Final Quick Decision

SKIP IT

The Tea Bag Buddy is a classic example of an expensive solution looking for a problem that doesn’t exist. While it does what it claims, spending nearly ₹1,800 on a piece of silicone to hold a tea bag string is completely impractical for an Indian household.

A standard kitchen spoon or a small saucer achieves the exact same mess-free result at zero cost, without the risk of adding a rubbery odor to your morning brew. Save your money and stick to the basics.

Primula Tea Bag Buddy: Worth Buying in India?

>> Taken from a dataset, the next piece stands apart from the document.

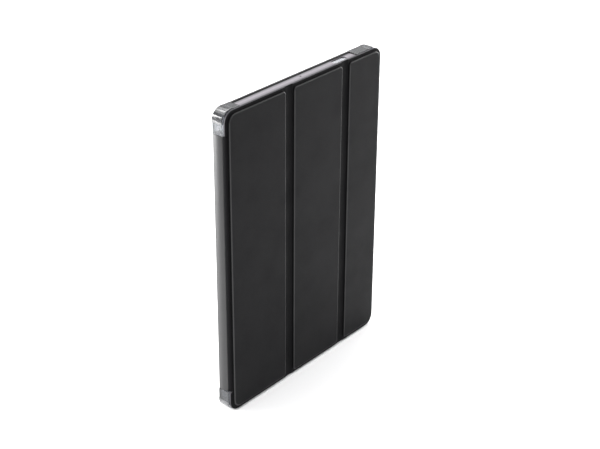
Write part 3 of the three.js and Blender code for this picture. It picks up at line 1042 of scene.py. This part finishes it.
@dataclass
class CornerBumper:
    """A soft corner: a wall round the tablet's corner with a proud knuckle and two lower legs."""

    name: str
    at_right: bool
    at_top: bool
    cavity: Outline
    knuckle: float = 10.0
    knuckle_flat: float = 3.0
    step: float = 0.4
    step_run: float = 0.5
    outer_radius: float = 9.2
    front_rounding: float = 1.0
    front_steps: int = 5
    rear_rounding: float = 0.9
    rear_share: float = 0.8  # the most of the wall behind the rim that the rear rounding takes
    lip_depth: float = 1.5
    rim_depth: float = 2.5
    rim_wall: float = 0.1  # the least wall outside the rim's seat
    arc_steps: int = 14
    lip_gap: float = 0.1
    rim_gap: float = 0.6
    chamfer: float = 0.2  # at the front of the lip's seat
    leg_end: tuple[Flat, ...] = ((0.0, 0.3), (0.09, 0.1), (0.3, 0.0))  # from a leg's end, and the inset there

    def __post_init__(self) -> None:
        """Reads the corner's box from the frame."""
        self.low, self.high = box_mm(self.name)
        self.side = 1 if self.at_right else -1
        self.up = 1 if self.at_top else -1
        self.leg_x, self.edge_x = (self.low.x, self.high.x)[:: self.side]
        self.leg_z, self.edge_z = (self.low.z, self.high.z)[:: self.up]
        self.wall_x = self.cavity.right if self.at_right else self.cavity.left
        self.wall_z = self.cavity.high if self.at_top else self.cavity.low
        self.lip_back = box_mm("retaining_lip")[1].y + self.lip_gap
        self.rim_front = box_mm("rear_rim")[0].y - self.rim_gap

    def section(self, thickness: float, inset: float) -> list[Flat]:
        """Returns the wall's section, as distance from the cavity and place along Y.

        Args:
            thickness: The wall's thickness here.
            inset: How far the section shrinks, for the rounded end of a leg.
        """
        outer = thickness - inset
        front, back = self.low.y + inset, self.high.y - inset
        lip, rim = self.lip_depth, min(self.rim_depth, thickness - self.rim_wall)
        rear = min(self.rear_rounding, self.rear_share * (outer - rim))
        ring = [(inset, self.lip_back + inset), (lip, self.lip_back + inset)]
        ring += [(lip, front + self.chamfer), (lip + self.chamfer, front)]
        turn, front_turn = self.front_rounding, quarter(self.front_steps)
        ring += [(outer - turn * (1 - sine), front + turn * (1 - cosine)) for sine, cosine in front_turn]
        rear_turn = quarter(EDGE_STEPS)
        ring += [(outer - rear * (1 - cosine), back - rear * (1 - sine)) for sine, cosine in rear_turn]
        ring += [(rim, back), (rim, self.rim_front - inset), (inset, self.rim_front - inset)]
        return ring

    def stations(self) -> list[tuple[Vector, Vector, float]]:
        """Returns stations along the wall, from the across leg's end to the upright one's.

        Each has the wall's inner point, its outer point, and how far its section shrinks.
        """
        side, up, inner_radius, radius = self.side, self.up, self.cavity.left_radius, self.outer_radius
        across_end = self.edge_x - side * (radius + self.knuckle_flat)
        up_end = self.edge_z - up * self.knuckle
        across = [(self.leg_x + side * gone, self.step, inset) for gone, inset in self.leg_end]
        across += [
            (across_end - side * self.step_run, self.step, 0.0),
            (across_end, self.step / 2, 0.0),
            (across_end + side * self.step_run, 0.0, 0.0),
            (self.edge_x - side * radius, 0.0, 0.0),
        ]
        upright = [
            (self.edge_z - up * radius, 0.0, 0.0),
            (up_end + up * self.chamfer, 0.0, 0.0),
            (up_end, self.step / 2, 0.0),
            (up_end - up * self.step_run, self.step, 0.0),
        ]
        upright += [(self.leg_z + up * gone, self.step, inset) for gone, inset in reversed(self.leg_end)]
        found = [
            (Vector((x, self.wall_z)), Vector((x, self.edge_z - up * lowered)), inset)
            for x, lowered, inset in across
        ]
        inner_centre = Vector((self.wall_x - side * inner_radius, self.wall_z - up * inner_radius))
        outer_centre = Vector((self.edge_x - side * radius, self.edge_z - up * radius))
        for k in range(1, self.arc_steps):
            angle = math.pi / 2 * k / self.arc_steps
            way = Vector((side * math.sin(angle), up * math.cos(angle)))
            found.append((inner_centre + way * inner_radius, outer_centre + way * radius, 0.0))
        found += [
            (Vector((self.wall_x, z)), Vector((self.edge_x - side * lowered, z)), inset)
            for z, lowered, inset in upright
        ]
        return found

    def build(self) -> None:
        """Sweeps the wall's section round the corner."""
        loops = []
        for inner, outer, inset in self.stations():
            away = outer - inner
            thickness = away.length
            way = away.normalized()
            ring = self.section(thickness, inset)
            loops.append([(inner.x + way.x * out, y, inner.y + way.y * out) for out, y in ring])
        piece = loft(self.name.replace("corner_bumper", "soft_corner"), loops)
        fit(piece, SOFT_CORNER, (self.name,), "tray")


@dataclass
class Tray:
    """The clear tray: back plate, rear rim, lip, frosted walls and four soft corners."""

    cavity: Outline = Outline(-87.0, 88.0, 2.9, 254.3, 8.0, 8.0)
    wall: float = 1.4
    plate_grow: float = 0.45
    lip_overlap: float = 1.2
    rim_grow: float = 2.4
    rim_lap: float = 0.5  # how far the rim's bead laps forwards on to the walls
    window: Outline = Outline(62.0, 82.0, 228.0, 248.0, 6.0, 6.0)
    collar: float = 1.6
    collar_proud: float = 0.6
    slot_low: float = -1.55
    slot_high: float = 3.85
    ports: tuple[Flat, ...] = ((0.5, 14.0), (-33.0, 17.0), (34.0, 17.0))
    volume: Flat = (214.0, 27.0)
    power: Flat = (47.0, 16.0)
    microphone: Flat = (1.0, 1.6)
    wall_corner: float = 0.3
    wall_edge: float = 0.25
    plate_edge: float = 0.18
    collar_edge: float = 0.3
    rim_edge: float = 0.4
    lip_edge: float = 0.35
    collar_depth: float = 0.5  # the plate's front face to the collar

    def build_plate(self) -> None:
        """Builds the back plate with its camera window and collar."""
        low, high = box_mm("back_plate")
        back = high.y - self.collar_proud
        outline = self.cavity.grown(self.plate_grow).points()
        body = plate("back_plate_moulded", [outline, self.window.points()], low.y, back, self.plate_edge)
        fit(body, CLEAR_SHEET, ("back_plate",), "tray")
        ring = [self.window.grown(self.collar).points(), self.window.grown(GLUE).points()]
        collar = plate("camera_collar", ring, low.y + self.collar_depth, high.y, self.collar_edge)
        fit(collar, BLACK_BEAD, (), "tray")

    def build_rings(self) -> None:
        """Builds the black rear rim and the frosted retaining lip."""
        low, high = box_mm("rear_rim")
        low.y -= self.rim_lap
        outer = self.cavity.grown(self.rim_grow, left=self.wall)
        inner = self.cavity.grown(self.plate_grow + GLUE)
        rim = plate("rear_rim_bead", [outer.points(), inner.points()], low.y, high.y, self.rim_edge)
        fit(rim, BLACK_BEAD, ("rear_rim",), "tray")
        low, high = box_mm("retaining_lip")
        outer, inner = self.cavity.grown(self.wall), self.cavity.grown(-self.lip_overlap)
        lip = plate("retaining_lip_bead", [outer.points(), inner.points()], low.y, high.y, self.lip_edge)
        fit(lip, FROSTED_LIP, ("retaining_lip",), "tray")

    def build_walls(self) -> None:
        """Builds the four frosted walls, with their slots."""
        middle, tall = (self.slot_low + self.slot_high) / 2, self.slot_high - self.slot_low
        openings = {
            "top_wall": [
                slot_loop(self.power[0], middle, self.power[1], tall),
                slot_loop(self.microphone[0], middle, self.microphone[1], self.microphone[1]),
            ],
            "bottom_wall": [slot_loop(x, middle, width, tall) for x, width in self.ports],
            "right_wall": [slot_loop(middle, self.volume[0], tall, self.volume[1])],
            "left_wall": [],
        }
        for name, holes in openings.items():
            low, high = box_mm(name)
            high.y -= self.rim_lap
            if name in ("top_wall", "bottom_wall"):
                sides, depth, facing = (low.x, high.x, low.y, high.y), (low.z, high.z), Facing.TOP
            else:
                sides, depth, facing = (low.y, high.y, low.z, high.z), (low.x, high.x), Facing.SIDE
            outline = Outline(*sides, self.wall_corner, self.wall_corner).points()
            piece = plate(name + "_moulded", [outline, *holes], *depth, self.wall_edge, facing)
            # The walls carry painted shade, darker towards the lip and the plate.
            fit(piece, FROSTED_WALL_PAINTED_SHADE, (name,), "tray")

    def build(self) -> None:
        """Builds the whole tray."""
        self.build_plate()
        self.build_rings()
        self.build_walls()
        for level in ("top", "bottom"):
            for side in ("left", "right"):
                name = f"corner_bumper_{level}_{side}"
                CornerBumper(name, side == "right", level == "top", self.cavity).build()
        dress_node("back_strip_tape", BOND)


# ---- Studio ----


@dataclass(frozen=True)
class SoftLight:
    """A soft rectangular light. Lengths are in metres, and its power is in watts."""

    name: str
    place: Point
    aim: Point
    size: Flat
    power: float

    def build(self) -> Object:
        """Adds the light to the scene and returns it."""
        data = bpy.data.lights.new(self.name, "AREA")
        data.shape = "RECTANGLE"
        data.size, data.size_y = self.size
        data.energy = self.power
        light = bpy.data.objects.new(self.name, data)
        light.location = self.place
        light.rotation_euler = (Vector(self.aim) - Vector(self.place)).to_track_quat("-Z", "Y").to_euler()
        bpy.context.scene.collection.objects.link(light)
        return light


@dataclass
class Studio:
    """Pale floor, soft lights and the camera."""

    yaw: float = math.radians(40.1689)
    pitch: float = math.radians(27.749)
    roll: float = math.radians(0.3183)
    place: Point = (-0.741088, -0.625585, 0.640690)
    lens: float = 82.849
    sensor: float = 36.0
    clip: Flat = (0.05, 20.0)
    floor_half: float = 8.0
    floor_drop: float = 0.0002  # keeps the floor just under the case
    surroundings: str = "#f6f6f7"
    surroundings_light: float = 0.86
    overhead: SoftLight = SoftLight("overhead", (0.1, 0.25, 1.5), (0.0, 0.0, 0.0), (2.2, 2.2), 26.0)
    leather_rim: SoftLight = SoftLight(
        "rear_left", (-0.65, 0.75, 0.25), (-0.09, 0.0, 0.13), (0.35, 0.8), 33.0
    )
    corner_rim: SoftLight = SoftLight(
        "rear_left_corners", (-0.65, 0.75, 0.25), (-0.09, 0.0, 0.13), (0.35, 0.8), 13.0
    )
    right: SoftLight = SoftLight("right", (0.95, -0.06, 0.4), (0.05, 0.0, 0.13), (0.12, 0.7), 9.0)
    top: SoftLight = SoftLight("top", (0.1, 0.35, 0.95), (0.0, 0.0, 0.25), (0.6, 0.3), 2.5)

    def build_camera(self) -> None:
        """Places the camera and makes it the scene's."""
        data = bpy.data.cameras.new("camera")
        data.lens = self.lens
        data.sensor_width = self.sensor
        data.clip_start, data.clip_end = self.clip
        camera = bpy.data.objects.new("camera", data)
        turn = Matrix.Rotation(self.yaw - math.pi / 2, 4, "Z")
        tilt = Matrix.Rotation(math.pi / 2 - self.pitch, 4, "X") @ Matrix.Rotation(self.roll, 4, "Z")
        camera.matrix_world = Matrix.Translation(self.place) @ turn @ tilt
        bpy.context.scene.collection.objects.link(camera)
        bpy.context.scene.camera = camera

    @staticmethod
    def aim_at(lights: list[Object], name: str, pieces: list[Object]) -> None:
        """Limits lights to some pieces, so that they draw edges without lighting the floor.

        Args:
            lights: The lights.
            name: A name for the group of pieces.
            pieces: The pieces that the lights reach.
        """
        group = bpy.data.collections.new(name)
        for piece in pieces:
            group.objects.link(piece)
        for light in lights:
            light.light_linking.receiver_collection = group

    def build(self) -> None:
        """Builds the floor, the lights and the surroundings."""
        body = bmesh.new()
        bmesh.ops.create_grid(body, x_segments=2, y_segments=2, size=self.floor_half)
        floor = to_object("floor", body)
        floor.location.z = -self.floor_drop
        floor.data.materials.append(FLOOR.material())
        sources = (self.overhead, self.leather_rim, self.corner_rim, self.right, self.top)
        overhead, leather_rim, corner_rim, *sides = (source.build() for source in sources)
        clear = [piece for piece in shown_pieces() if "corner" in piece.name]
        opaque = [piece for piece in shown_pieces() if "corner" not in piece.name]
        self.aim_at([leather_rim], "lit_leather", opaque)
        self.aim_at([corner_rim], "lit_corners", clear)
        self.aim_at(sides, "lit_by_sides", clear + opaque)
        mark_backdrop(floor, overhead, leather_rim, corner_rim, *sides)
        world = bpy.data.worlds.new("surroundings")
        world.use_nodes = True
        ground = world.node_tree.nodes["Background"]
        ground.inputs["Color"].default_value = linear(self.surroundings)
        ground.inputs["Strength"].default_value = self.surroundings_light
        scene = bpy.context.scene
        scene.world = world
        scene.view_settings.view_transform = "Standard"
        scene.view_settings.look = "None"
        self.build_camera()


def main() -> None:
    """Builds the tray, the spine, the cover and the studio, in that order."""
    logging.basicConfig(level=logging.INFO, format="%(name)s %(message)s")
    Tray().build()
    Spine().build()
    Cover().build()
    Studio().build()


if __name__ == "__main__":
    main()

Prices

Price History

Make-In-India Business Opportunity

Make-In-India Business Opportunity

① Where It Fails In India:

  • ₹1,796 price is too high for a simple tea-bag holder.
  • Most Indian households make chai directly in a vessel, reducing usefulness.
  • Doesn’t fit all large mugs properly.
  • Some users reported rubber smell and taste transfer.
  • Lid becomes hot while handling.
    Requires two-hand operation to squeeze tea bags neatly.
  • Many users eventually replace it with a spoon, saucer, or small plate.

② What To Improve?

  • Increase diameter to fit common large Indian mugs.
  • Use food-grade odor-free silicone.
  • Add insulated grip tabs to prevent heat transfer.
  • Create a deeper tea-bag holder section to avoid drips.
  • Make it work with both tea bags and tea strainers.
  • Simplify design for one-hand operation.

③ The Low-Cost Business Opportunity – The New Product Idea:

What To Remove:

  • Imported branding premium.
  • Fancy colors and packaging.
  • Over-engineered silicone design.

What To Build: A simple heat-resistant lid with:

  • Tea-bag string lock.
  • Used tea-bag tray.
  • Small insulated handle.

Target Price: ₹99–₹199

Opportunity:

  • Millions of office workers, hostel students, herbal tea drinkers, and premium tea users need a simple mess-free tea accessory. A rugged Indian-made version at under ₹200 could outsell imported premium alternatives by solving the same problem at one-tenth the price.